Given information:
· · · · ·
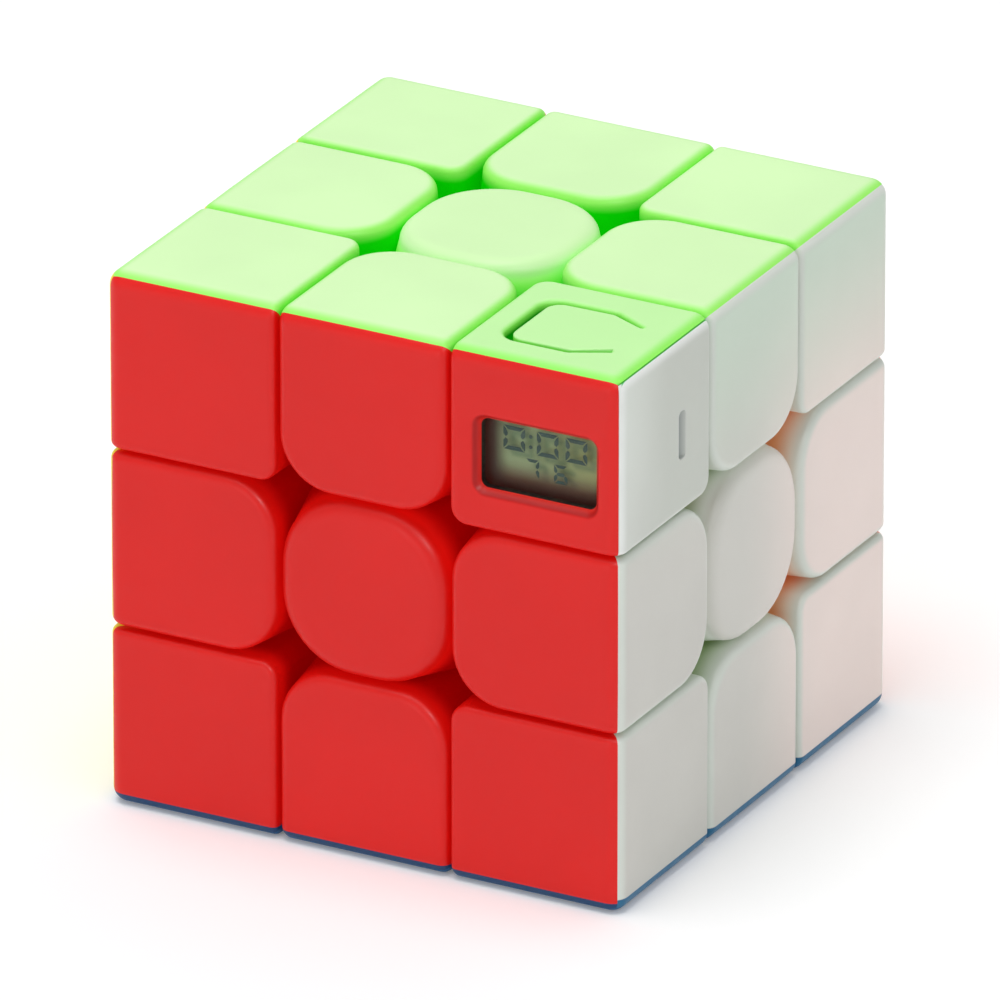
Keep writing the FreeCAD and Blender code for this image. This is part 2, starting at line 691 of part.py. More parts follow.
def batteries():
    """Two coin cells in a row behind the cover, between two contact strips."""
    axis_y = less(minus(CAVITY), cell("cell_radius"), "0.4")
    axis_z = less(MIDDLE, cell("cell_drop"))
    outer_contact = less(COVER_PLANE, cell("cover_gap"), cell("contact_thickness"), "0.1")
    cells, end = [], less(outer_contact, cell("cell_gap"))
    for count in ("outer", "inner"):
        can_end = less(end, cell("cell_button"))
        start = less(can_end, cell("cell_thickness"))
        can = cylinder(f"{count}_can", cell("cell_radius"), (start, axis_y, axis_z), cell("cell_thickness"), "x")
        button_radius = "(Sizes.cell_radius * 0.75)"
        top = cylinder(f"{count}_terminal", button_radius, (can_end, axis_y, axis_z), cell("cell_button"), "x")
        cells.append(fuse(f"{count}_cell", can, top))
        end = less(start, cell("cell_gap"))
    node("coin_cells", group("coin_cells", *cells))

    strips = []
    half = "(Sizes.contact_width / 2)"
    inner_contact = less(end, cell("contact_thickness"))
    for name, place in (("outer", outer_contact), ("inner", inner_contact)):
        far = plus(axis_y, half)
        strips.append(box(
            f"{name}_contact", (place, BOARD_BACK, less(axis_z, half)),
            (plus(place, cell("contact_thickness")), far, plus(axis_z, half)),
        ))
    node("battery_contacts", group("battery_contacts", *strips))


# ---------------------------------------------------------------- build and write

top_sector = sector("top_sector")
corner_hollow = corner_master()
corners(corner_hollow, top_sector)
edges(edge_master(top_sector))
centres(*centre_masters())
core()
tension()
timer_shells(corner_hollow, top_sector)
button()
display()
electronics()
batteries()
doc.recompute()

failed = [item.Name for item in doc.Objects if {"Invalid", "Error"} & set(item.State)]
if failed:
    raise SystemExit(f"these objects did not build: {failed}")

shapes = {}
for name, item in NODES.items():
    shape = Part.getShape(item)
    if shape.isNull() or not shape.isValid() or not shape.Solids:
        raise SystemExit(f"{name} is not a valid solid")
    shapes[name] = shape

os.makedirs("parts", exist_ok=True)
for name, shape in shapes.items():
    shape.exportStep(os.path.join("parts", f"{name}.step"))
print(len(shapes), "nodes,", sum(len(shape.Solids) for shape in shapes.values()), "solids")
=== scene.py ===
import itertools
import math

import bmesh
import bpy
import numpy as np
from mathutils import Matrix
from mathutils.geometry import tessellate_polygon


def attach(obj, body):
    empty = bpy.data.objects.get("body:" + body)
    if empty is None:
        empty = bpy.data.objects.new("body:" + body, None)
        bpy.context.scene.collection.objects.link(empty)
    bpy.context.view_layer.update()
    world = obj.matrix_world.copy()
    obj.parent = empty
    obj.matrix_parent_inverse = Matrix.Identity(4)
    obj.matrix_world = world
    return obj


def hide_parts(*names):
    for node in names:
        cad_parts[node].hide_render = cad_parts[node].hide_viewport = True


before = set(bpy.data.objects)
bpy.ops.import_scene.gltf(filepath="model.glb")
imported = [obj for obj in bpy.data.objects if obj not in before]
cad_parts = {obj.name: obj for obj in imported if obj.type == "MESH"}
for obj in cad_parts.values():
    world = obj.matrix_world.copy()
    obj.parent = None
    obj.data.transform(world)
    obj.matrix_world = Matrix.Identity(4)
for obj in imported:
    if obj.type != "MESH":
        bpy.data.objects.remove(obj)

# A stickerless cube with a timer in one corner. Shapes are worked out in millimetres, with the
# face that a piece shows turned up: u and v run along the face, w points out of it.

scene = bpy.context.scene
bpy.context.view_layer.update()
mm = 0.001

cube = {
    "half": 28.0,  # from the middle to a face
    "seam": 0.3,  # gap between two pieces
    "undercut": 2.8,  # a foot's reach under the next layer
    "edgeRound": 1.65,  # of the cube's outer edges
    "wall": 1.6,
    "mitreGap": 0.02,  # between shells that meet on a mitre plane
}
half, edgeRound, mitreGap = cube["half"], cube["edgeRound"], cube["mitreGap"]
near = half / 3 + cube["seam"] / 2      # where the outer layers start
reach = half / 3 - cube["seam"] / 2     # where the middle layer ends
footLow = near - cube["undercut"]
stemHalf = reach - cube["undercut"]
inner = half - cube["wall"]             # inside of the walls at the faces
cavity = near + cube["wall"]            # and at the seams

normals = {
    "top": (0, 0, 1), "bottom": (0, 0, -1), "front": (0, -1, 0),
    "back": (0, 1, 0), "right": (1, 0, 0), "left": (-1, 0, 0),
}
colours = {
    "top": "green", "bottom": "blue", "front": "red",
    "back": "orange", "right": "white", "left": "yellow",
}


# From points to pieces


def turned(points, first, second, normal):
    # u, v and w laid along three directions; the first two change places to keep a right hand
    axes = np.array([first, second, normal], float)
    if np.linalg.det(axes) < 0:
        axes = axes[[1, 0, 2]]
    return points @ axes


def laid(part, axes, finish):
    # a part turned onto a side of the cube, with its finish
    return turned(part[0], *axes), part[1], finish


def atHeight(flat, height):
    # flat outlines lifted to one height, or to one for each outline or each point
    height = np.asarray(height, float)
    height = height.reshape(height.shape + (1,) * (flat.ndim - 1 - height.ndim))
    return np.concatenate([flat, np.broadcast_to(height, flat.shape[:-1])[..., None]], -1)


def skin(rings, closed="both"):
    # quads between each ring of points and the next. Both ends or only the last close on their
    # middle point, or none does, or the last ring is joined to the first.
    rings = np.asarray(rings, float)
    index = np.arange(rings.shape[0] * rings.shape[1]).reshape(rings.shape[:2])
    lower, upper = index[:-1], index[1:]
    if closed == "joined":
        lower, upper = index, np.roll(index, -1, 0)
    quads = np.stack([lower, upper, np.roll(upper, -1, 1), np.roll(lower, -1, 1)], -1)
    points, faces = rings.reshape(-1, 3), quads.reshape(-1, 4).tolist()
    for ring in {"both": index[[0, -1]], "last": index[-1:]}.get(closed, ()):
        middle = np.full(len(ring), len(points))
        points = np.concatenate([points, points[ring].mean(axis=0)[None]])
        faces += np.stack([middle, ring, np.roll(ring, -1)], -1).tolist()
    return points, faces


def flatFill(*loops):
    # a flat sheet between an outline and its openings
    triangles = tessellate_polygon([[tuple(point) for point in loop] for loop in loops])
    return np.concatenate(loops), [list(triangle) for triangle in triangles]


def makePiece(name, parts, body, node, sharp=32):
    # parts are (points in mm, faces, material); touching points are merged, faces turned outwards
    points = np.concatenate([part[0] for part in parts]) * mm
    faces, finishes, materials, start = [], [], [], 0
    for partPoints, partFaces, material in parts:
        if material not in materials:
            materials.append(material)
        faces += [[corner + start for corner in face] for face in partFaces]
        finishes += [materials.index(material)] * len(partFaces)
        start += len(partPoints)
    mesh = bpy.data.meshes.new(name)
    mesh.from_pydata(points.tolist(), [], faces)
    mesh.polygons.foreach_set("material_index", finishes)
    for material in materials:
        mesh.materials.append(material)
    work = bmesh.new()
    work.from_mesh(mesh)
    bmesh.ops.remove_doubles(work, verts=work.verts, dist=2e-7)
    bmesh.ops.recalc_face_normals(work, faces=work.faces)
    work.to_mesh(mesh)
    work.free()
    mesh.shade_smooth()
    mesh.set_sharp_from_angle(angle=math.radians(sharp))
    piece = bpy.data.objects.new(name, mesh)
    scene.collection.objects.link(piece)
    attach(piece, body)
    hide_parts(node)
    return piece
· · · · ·
Written problem: Reproduce every line of the material above exactly.

Response below:
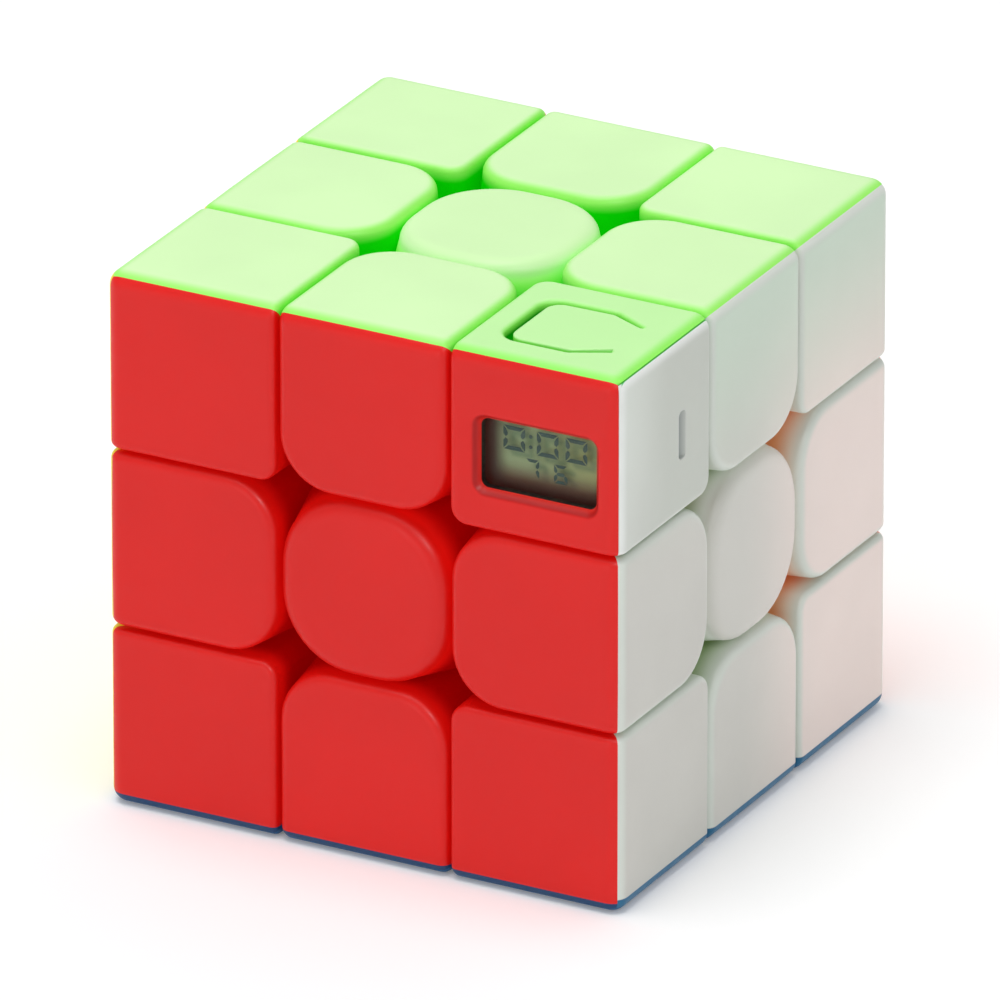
Keep writing the FreeCAD and Blender code for this image. This is part 2, starting at line 691 of part.py. More parts follow.
def batteries():
    """Two coin cells in a row behind the cover, between two contact strips."""
    axis_y = less(minus(CAVITY), cell("cell_radius"), "0.4")
    axis_z = less(MIDDLE, cell("cell_drop"))
    outer_contact = less(COVER_PLANE, cell("cover_gap"), cell("contact_thickness"), "0.1")
    cells, end = [], less(outer_contact, cell("cell_gap"))
    for count in ("outer", "inner"):
        can_end = less(end, cell("cell_button"))
        start = less(can_end, cell("cell_thickness"))
        can = cylinder(f"{count}_can", cell("cell_radius"), (start, axis_y, axis_z), cell("cell_thickness"), "x")
        button_radius = "(Sizes.cell_radius * 0.75)"
        top = cylinder(f"{count}_terminal", button_radius, (can_end, axis_y, axis_z), cell("cell_button"), "x")
        cells.append(fuse(f"{count}_cell", can, top))
        end = less(start, cell("cell_gap"))
    node("coin_cells", group("coin_cells", *cells))

    strips = []
    half = "(Sizes.contact_width / 2)"
    inner_contact = less(end, cell("contact_thickness"))
    for name, place in (("outer", outer_contact), ("inner", inner_contact)):
        far = plus(axis_y, half)
        strips.append(box(
            f"{name}_contact", (place, BOARD_BACK, less(axis_z, half)),
            (plus(place, cell("contact_thickness")), far, plus(axis_z, half)),
        ))
    node("battery_contacts", group("battery_contacts", *strips))


# ---------------------------------------------------------------- build and write

top_sector = sector("top_sector")
corner_hollow = corner_master()
corners(corner_hollow, top_sector)
edges(edge_master(top_sector))
centres(*centre_masters())
core()
tension()
timer_shells(corner_hollow, top_sector)
button()
display()
electronics()
batteries()
doc.recompute()

failed = [item.Name for item in doc.Objects if {"Invalid", "Error"} & set(item.State)]
if failed:
    raise SystemExit(f"these objects did not build: {failed}")

shapes = {}
for name, item in NODES.items():
    shape = Part.getShape(item)
    if shape.isNull() or not shape.isValid() or not shape.Solids:
        raise SystemExit(f"{name} is not a valid solid")
    shapes[name] = shape

os.makedirs("parts", exist_ok=True)
for name, shape in shapes.items():
    shape.exportStep(os.path.join("parts", f"{name}.step"))
print(len(shapes), "nodes,", sum(len(shape.Solids) for shape in shapes.values()), "solids")
=== scene.py ===
import itertools
import math

import bmesh
import bpy
import numpy as np
from mathutils import Matrix
from mathutils.geometry import tessellate_polygon


def attach(obj, body):
    empty = bpy.data.objects.get("body:" + body)
    if empty is None:
        empty = bpy.data.objects.new("body:" + body, None)
        bpy.context.scene.collection.objects.link(empty)
    bpy.context.view_layer.update()
    world = obj.matrix_world.copy()
    obj.parent = empty
    obj.matrix_parent_inverse = Matrix.Identity(4)
    obj.matrix_world = world
    return obj


def hide_parts(*names):
    for node in names:
        cad_parts[node].hide_render = cad_parts[node].hide_viewport = True


before = set(bpy.data.objects)
bpy.ops.import_scene.gltf(filepath="model.glb")
imported = [obj for obj in bpy.data.objects if obj not in before]
cad_parts = {obj.name: obj for obj in imported if obj.type == "MESH"}
for obj in cad_parts.values():
    world = obj.matrix_world.copy()
    obj.parent = None
    obj.data.transform(world)
    obj.matrix_world = Matrix.Identity(4)
for obj in imported:
    if obj.type != "MESH":
        bpy.data.objects.remove(obj)

# A stickerless cube with a timer in one corner. Shapes are worked out in millimetres, with the
# face that a piece shows turned up: u and v run along the face, w points out of it.

scene = bpy.context.scene
bpy.context.view_layer.update()
mm = 0.001

cube = {
    "half": 28.0,  # from the middle to a face
    "seam": 0.3,  # gap between two pieces
    "undercut": 2.8,  # a foot's reach under the next layer
    "edgeRound": 1.65,  # of the cube's outer edges
    "wall": 1.6,
    "mitreGap": 0.02,  # between shells that meet on a mitre plane
}
half, edgeRound, mitreGap = cube["half"], cube["edgeRound"], cube["mitreGap"]
near = half / 3 + cube["seam"] / 2      # where the outer layers start
reach = half / 3 - cube["seam"] / 2     # where the middle layer ends
footLow = near - cube["undercut"]
stemHalf = reach - cube["undercut"]
inner = half - cube["wall"]             # inside of the walls at the faces
cavity = near + cube["wall"]            # and at the seams

normals = {
    "top": (0, 0, 1), "bottom": (0, 0, -1), "front": (0, -1, 0),
    "back": (0, 1, 0), "right": (1, 0, 0), "left": (-1, 0, 0),
}
colours = {
    "top": "green", "bottom": "blue", "front": "red",
    "back": "orange", "right": "white", "left": "yellow",
}


# From points to pieces


def turned(points, first, second, normal):
    # u, v and w laid along three directions; the first two change places to keep a right hand
    axes = np.array([first, second, normal], float)
    if np.linalg.det(axes) < 0:
        axes = axes[[1, 0, 2]]
    return points @ axes


def laid(part, axes, finish):
    # a part turned onto a side of the cube, with its finish
    return turned(part[0], *axes), part[1], finish


def atHeight(flat, height):
    # flat outlines lifted to one height, or to one for each outline or each point
    height = np.asarray(height, float)
    height = height.reshape(height.shape + (1,) * (flat.ndim - 1 - height.ndim))
    return np.concatenate([flat, np.broadcast_to(height, flat.shape[:-1])[..., None]], -1)


def skin(rings, closed="both"):
    # quads between each ring of points and the next. Both ends or only the last close on their
    # middle point, or none does, or the last ring is joined to the first.
    rings = np.asarray(rings, float)
    index = np.arange(rings.shape[0] * rings.shape[1]).reshape(rings.shape[:2])
    lower, upper = index[:-1], index[1:]
    if closed == "joined":
        lower, upper = index, np.roll(index, -1, 0)
    quads = np.stack([lower, upper, np.roll(upper, -1, 1), np.roll(lower, -1, 1)], -1)
    points, faces = rings.reshape(-1, 3), quads.reshape(-1, 4).tolist()
    for ring in {"both": index[[0, -1]], "last": index[-1:]}.get(closed, ()):
        middle = np.full(len(ring), len(points))
        points = np.concatenate([points, points[ring].mean(axis=0)[None]])
        faces += np.stack([middle, ring, np.roll(ring, -1)], -1).tolist()
    return points, faces


def flatFill(*loops):
    # a flat sheet between an outline and its openings
    triangles = tessellate_polygon([[tuple(point) for point in loop] for loop in loops])
    return np.concatenate(loops), [list(triangle) for triangle in triangles]


def makePiece(name, parts, body, node, sharp=32):
    # parts are (points in mm, faces, material); touching points are merged, faces turned outwards
    points = np.concatenate([part[0] for part in parts]) * mm
    faces, finishes, materials, start = [], [], [], 0
    for partPoints, partFaces, material in parts:
        if material not in materials:
            materials.append(material)
        faces += [[corner + start for corner in face] for face in partFaces]
        finishes += [materials.index(material)] * len(partFaces)
        start += len(partPoints)
    mesh = bpy.data.meshes.new(name)
    mesh.from_pydata(points.tolist(), [], faces)
    mesh.polygons.foreach_set("material_index", finishes)
    for material in materials:
        mesh.materials.append(material)
    work = bmesh.new()
    work.from_mesh(mesh)
    bmesh.ops.remove_doubles(work, verts=work.verts, dist=2e-7)
    bmesh.ops.recalc_face_normals(work, faces=work.faces)
    work.to_mesh(mesh)
    work.free()
    mesh.shade_smooth()
    mesh.set_sharp_from_angle(angle=math.radians(sharp))
    piece = bpy.data.objects.new(name, mesh)
    scene.collection.objects.link(piece)
    attach(piece, body)
    hide_parts(node)
    return piece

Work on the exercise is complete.